Lovin the hate mail.
Not going to publish it. You're wasting your time. My blog. My definition of "hater" or not hater. The "truth" as you call it may be only your version of reality. I have my own, thanks. Call me pathetic and lonely, but hey- you are the one reading this AND taking the time to comment, so therefore who is pathetic and lonely? ZZZZZZZZ snore.
Unlike some other blogs out there that tolerate tomfoolery, I don't care much about so-called "freedom of speech" here. Nope. If I don't like it, I'm going to zap it. Zap zap.... zap. Buhbyyye. Every GOOD media outlet in the world has editors. Not everything makes it onto TV, into a newspaper, onto online stories. I edit. I don't suffer fools.
Do I seem happier in my posts when I'm receiving male attention? PHUCK YES. That's my thing; my shtick; my happy place. Everybody has their thing. (Some of my friends are into making millions. I'm happy if a cute guy smiles at me....) I'm shallow and vapid (you might have to go look up that word, huh?) and not very smart and if something/anything makes me happy, who are you to judge? I realize that you're probably geniuses and incredibly good looking and have so much going on that you really shouldn't have time (but do) to read blogs like mine that are just so insignificant and small. Oh yeah - and pathetic. God bless your hearts.
Whew! Glad I got that off my vapid-DD-male-attention-craving-chest.... So... onto something completely different....
Boy Updates (go to your Happy Place, Desert Girl....)
The Movie Star called me this weekend: at 2:15am on Saturday morning. (I knew he just wasn't into me.) I sent him a nasty-gram. "Delete my number. If you couldn't call me during the past 2 weeks and then you drunk-dial me in the middle of the night, you are just another low-life (expletive). Go (have intimate relations with) yourself." Yes, it did feel good. I think that countering rudeness with vulgarity and obscenities is, in itself by definition, low-class, but YES felt damn good. Like Stealth says, "Sometimes guys just don't have anything else going on at the moment, so what might feel like a connection to you is just time-spending to them." Yup.
What else felt good? Seeing Desert Guy again - this time as friends-only. I hadn't seen him since before we closed the camp. We didn't talk about anything. Neither of us asked about mutual frienemies. We just enjoyed each other's company and laughed a little. It was nice. He looked good. I have concluded that the guys I'm most likely to form a lasting attraction to are the tall ones with deep voices. He got that. So does Clean....

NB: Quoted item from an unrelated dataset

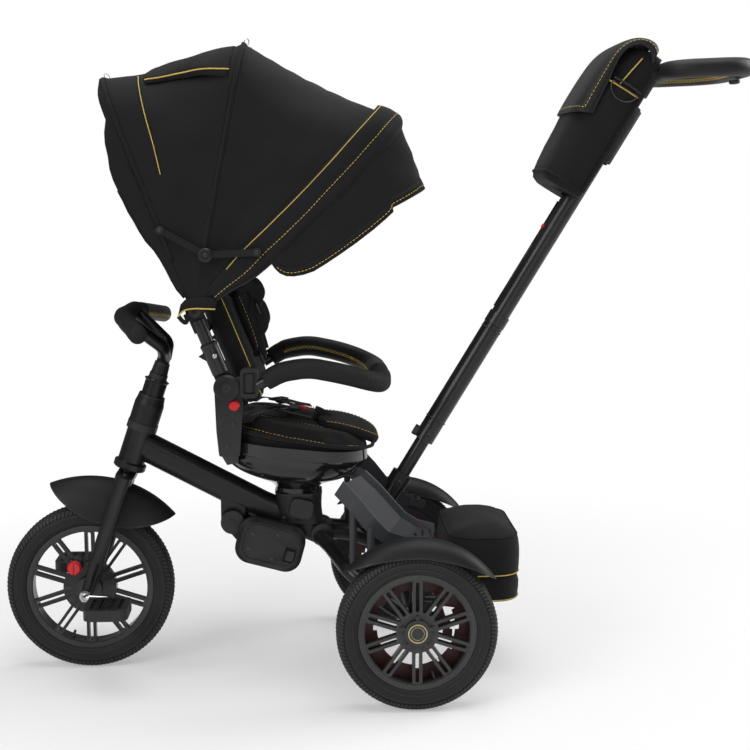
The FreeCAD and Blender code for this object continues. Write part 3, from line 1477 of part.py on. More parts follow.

Butterfly read my tarot cards back in the days when I first met Clean and it made ZERO sense to me then. I probably didn't know him well enough. I just came across my notes from the reading (while I was in a meeting) and it was a revelation. It was completely accurate. "Gross immaturity when confronted. Tricked by fools gold...Infidelity" Fassscinating. (I have done several tarot readings since and I'm getting the SAME cards. Butterfly says that I will keep getting them until I listen.) I think of tarot cards like reading a map: you just read what you see, as they fall. Sometimes they are accurate; sometimes they are not; sometimes you don't understand until later.
I haven't been to the desert in 10 days now and I'm not liking it. I need to go feel some sand. Connect with the Earth. One of my friends owns a herd of camels. I hope we can get there to see them soon. I love camels. (Can you tell?) I haven't even been to The Secret Hide Out for the past 10 days. I've been too busy doing frivolous stuff - like winning contracts, writing new contracts. (You know, the stuff that I don't write about.)